Japan-China competition heating up

As both Japan and China seek to exert their geopolitical ambitions on the region, competition between the two countries is heating up.

Japan – along with South Korea – is a key ally of the United States (US) in the region and plays a major role in the US’ plans of minimising Chinese influence in the Indo-Pacific region. Meanwhile, China are working hard to realise their Belt and Road Initiative projects. According to a PwC report from 2017, the BRI project is expected to cost almost a trillion US dollars and involves over 65 nations. While the BRI project is largely an infrastructure one, analysts like Peter Cai of the Lowry Institute have been quick to point out that this project is clearly in line with Chinese geopolitical ambitions.

Developing regions such as Africa and Southeast Asia are the two main regions where both, China and Japan have been trying to gain as much influence as possible.

Southeast Asia at the moment is particularly attractive to both countries due to it’s large market of over 600 million people, a rising middle class and a booming digital economy. Aside from that, analysts such as McKinsey & Co. director, Dr Jonathan Woetzel, are saying that Southeast Asia is currently facing a boom in infrastructure development.

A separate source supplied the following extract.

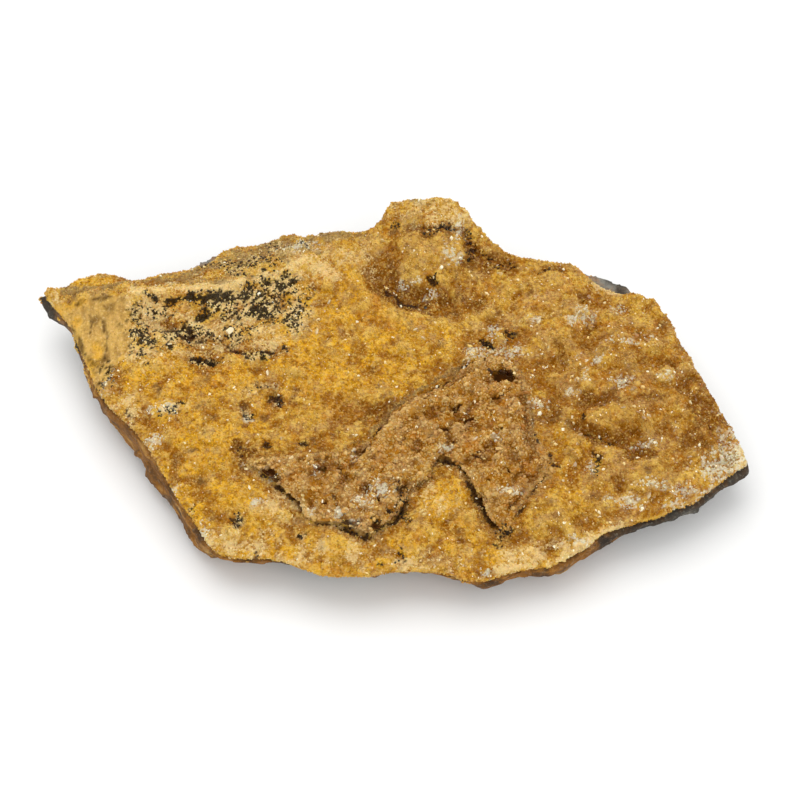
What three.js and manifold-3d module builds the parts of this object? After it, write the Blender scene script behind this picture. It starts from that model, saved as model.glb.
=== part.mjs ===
// A drusy crystal crust on a thin limestone slab, a specimen as long as a hand, lying crystals up.
// Millimetres, +Z up. The plan is laid out about the middle of the slab, +X along it and +Y towards
// its thicker back. The finished group is moved so that its bounding box stands centred on the origin.
//
// matrix        the limestone slab, with the natural bedding face that it rests on
// druse         the thin crust of small crystals that covers the top of the slab
// raised_crust  a later, coarser crust that lies on the druse with some of its edges undercut

import * as THREE from "three";
import { ImprovedNoise } from "three/addons/math/ImprovedNoise.js";
import { mergeVertices } from "three/addons/utils/BufferGeometryUtils.js";
import Module from "manifold-3d";

// ---------------------------------------------------------------- driving dimensions

const GAP = 0.3; // between one solid and the next

// The mean crystal surface: its height over the middle of the slab, and its rise per mm to the back.
const SURFACE = { height: 15, slope: 0.08 };

const CRUST = { rim: 1.6, middle: 4.4, rimBand: 0.2, overhang: 0.4 };
const ROCK = { shoulderDrop: 0.3, shoulderOut: 0.25, undersideSteps: [0.95, 0.88, 0.79], base: 0.69 };
const RAISED = { thickness: 3, edge: 0.55, edgeWidth: 3, undercut: 1.5, undercutWidth: 3.4 };

// Mesh density: rings of triangles inside the rims, points along the rims, and the raised crust's grid.
const RINGS = { crust: 14, rock: 9 };
const RIM_POINTS = { crust: 132, rock: 96, underside: 48 };
const RAISED_GRID = { x: 2, y: -11, width: 76, depth: 56, step: 2.9 };

// ---------------------------------------------------------------- outlines, all counter-clockwise

// Rim of the druse: x, y and its height over the mean surface there.
const CRUST_RIM = [
  // right tip and the right side
  [79, -15.5, -2], [78, -11.5, -2], [76.6, -8, -1.5], [75, -4.5, -1.5], [73.2, 0.4, -1.5],
  [70.7, 4, -1.5], [69.4, 8.6, -1.5], [67, 12, -1.5], [65.3, 17, -1.5], [63.9, 21.8, -1.5],
  [61.7, 25.7, -1.5], [60, 28.3, -2],
  // back right
  [57, 28.8, -1.5], [53.5, 28.8, -1.5], [50, 30.3, -1.5], [47, 32.3, -1.5], [44.8, 35, -1.5],
  [41, 37.4, -1], [36, 38.2, -1], [31, 38.3, -0.5], [27, 39.2, 0], [23.5, 41, 1],
  // the knob that stands out of the back edge
  [20.5, 43.9, 2.5], [18.5, 45.9, 4], [16.5, 48.4, 5], [14.5, 50.2, 5.3], [11.5, 51.3, 5],
  [8, 51.2, 4.7], [4.5, 50.6, 4.4], [1, 51.6, 5], [-0.7, 51, 4.5], [-2, 48.7, 3.5], [-3, 46.9, 2.5],
  // back left
  [-5, 45.5, 1.5], [-8, 44.7, 0.5], [-12, 45.8, 0], [-17, 45.5, -0.5], [-21, 45, -1.5],
  [-25, 46.7, -2.5], [-29, 45.3, -3.5], [-33, 44.1, -4], [-37, 44.6, -4], [-40.5, 43, -4],
  [-43, 39.8, -3.5], [-47, 37, -3], [-52, 36.2, -3], [-57, 35.2, -3], [-61, 33.8, -3],
  [-65, 34.9, -2.5], [-69, 35.4, -2.5], [-73, 34.4, -2.5], [-76, 32.4, -2.5],
  // left tip and the long left side
  [-81, 32.5, -3], [-81.6, 31, -4], [-79.7, 28.8, -5], [-77, 25.8, -5], [-75, 22.8, -5],
  [-73, 17.8, -5], [-70.5, 12, -4.5], [-68, 5.6, -4], [-65.5, 1, -3], [-62, -3.2, -2],
  [-59, -6.5, -1.5], [-54, -14, -1.5], [-48.5, -24, -1.5], [-43, -32.5, -1.5], [-41, -36, -1.5],
  [-38.5, -38.5, -1.5],
  // front
  [-35, -39.5, -1.5], [-28, -39.6, -1.5], [-24, -40.5, -1], [-16, -43.9, -1], [-10, -44.1, -1],
  [-5, -44.1, -1], [-1, -43.1, -1], [5, -42.8, -1], [11, -43.4, -1], [16, -44.8, -1.5],
  [20, -44.9, -2], [24, -43.3, -1.5], [30, -41.8, -1.5], [34, -41.7, -1.5], [38, -39.3, -1.5],
  [42, -37, -1.5], [46, -33.3, -1.5], [50, -31.7, -1.5], [56, -30, -1.5], [60, -28.8, -1.5],
  [62.5, -26.8, -1.5], [66, -26, -2], [69, -23.7, -2], [72, -20.7, -2], [75, -18.4, -2],
];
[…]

At the moment, Japan is leading the race in Southeast Asia, having made a total of US$230 billion worth of investments in the region dating back to the early 2000’s. According to a 2016 DBS report, at the time, Japan’s total investments in the “ASEAN-6” – Singapore, Malaysia, Thailand, Indonesia, Philippines and Vietnam – accounted for more than 50% of their total investments in the region. Citing BMI Research, a Bloomberg report earlier this month shows that Japanese backed projects in the region total up to 237 as opposed to 191 Chinese backed projects in the region.

According to a report by The Diplomat in 2017, Japan has found a new strategic partner in the Philippines. Last year, Japanese Prime Minister, Shinzo Abe announced a five-year, US$8.66 billion aid package, which consists of both, private and public-sector funding.

Despite large Japanese investments in the region, don’t be so quick to write off China. The fact that China is catching up to Japan in the region is impressive considering their late entrance into the game. Christian Zhang, an infrastructure analyst at BMI Research told Bloomberg, “While Japanese companies and government agencies have had a long head start, Chinese companies have key advantages that could see them overtaking Japan in specific sectors.” With the BRI underway, expect Chinese investments and trade in the region to grow.

Malaysia is one of the countries reaping the benefits of Chinese investments in the region. According to a Bloomberg article this month, China has backed 30 projects in the country. The East Coast Rail Link from Kuala Lumpur to Tumpat is the biggest project they’ve backed there, with Exim Bank of China pledging US$14 billion dollars according to Nikkei Asian Review in August 2017.

Competition between Japan and China is also fierce in other parts of the world. China and Japan are looking to make inroads into the African continent. Just last week, the Africa Development Fund (ADF) released a statement that the Japan International Cooperation Agency (JICA) have agreed to provide an Official Development Assistance loan worth about US$700 million to the ADF. Aside from that, Japan is also collaborating with India and some African governments to establish the Asia-Africa Growth Corridor or AAGC. The AAGC project will revolve around a maritime corridor that will link Africa with Asia. Analysts have already pointed out the similarities between the AAGC and the BRI.

“It is quite apparent that the Asia-Africa Growth Corridor is Tokyo’s alternative to the One Belt, One Road Initiative,” said Harry Sa, a senior analyst at the S. Rajaratnam School of International Studies (RSIS).

Conversely, the Washington Post reported in 2016 that Chinese President, Xi Jinping has already pledged US$60 billion in investments to Africa. Moreover, the China Africa Research Initiative at Johns Hopkins School of Advanced International Studies revealed in 2017 that trade between China and Africa has increased 20-fold in the past 15 years.

As investments in the region grow, Southeast Asia can use their centrality to take advantage of the situation. For example, the Nikkei Asian Review reported in January 2018 that in the run up to the development of the country’s first high-speed railway, Indonesia ditched their plans to adopt the Japanese Shinkansen bullet-trains that came with loans and instead went for the Chinese bid for the project which came without loans.

As long as Southeast Asian countries are smart enough to take advantage of the current Japan-China tussle for influence, the scenario could be seen as a golden opportunity for the region. However, when issues such as the South China Sea islands dispute come about, ASEAN countries may find the spill over effects not so pleasant to deal with.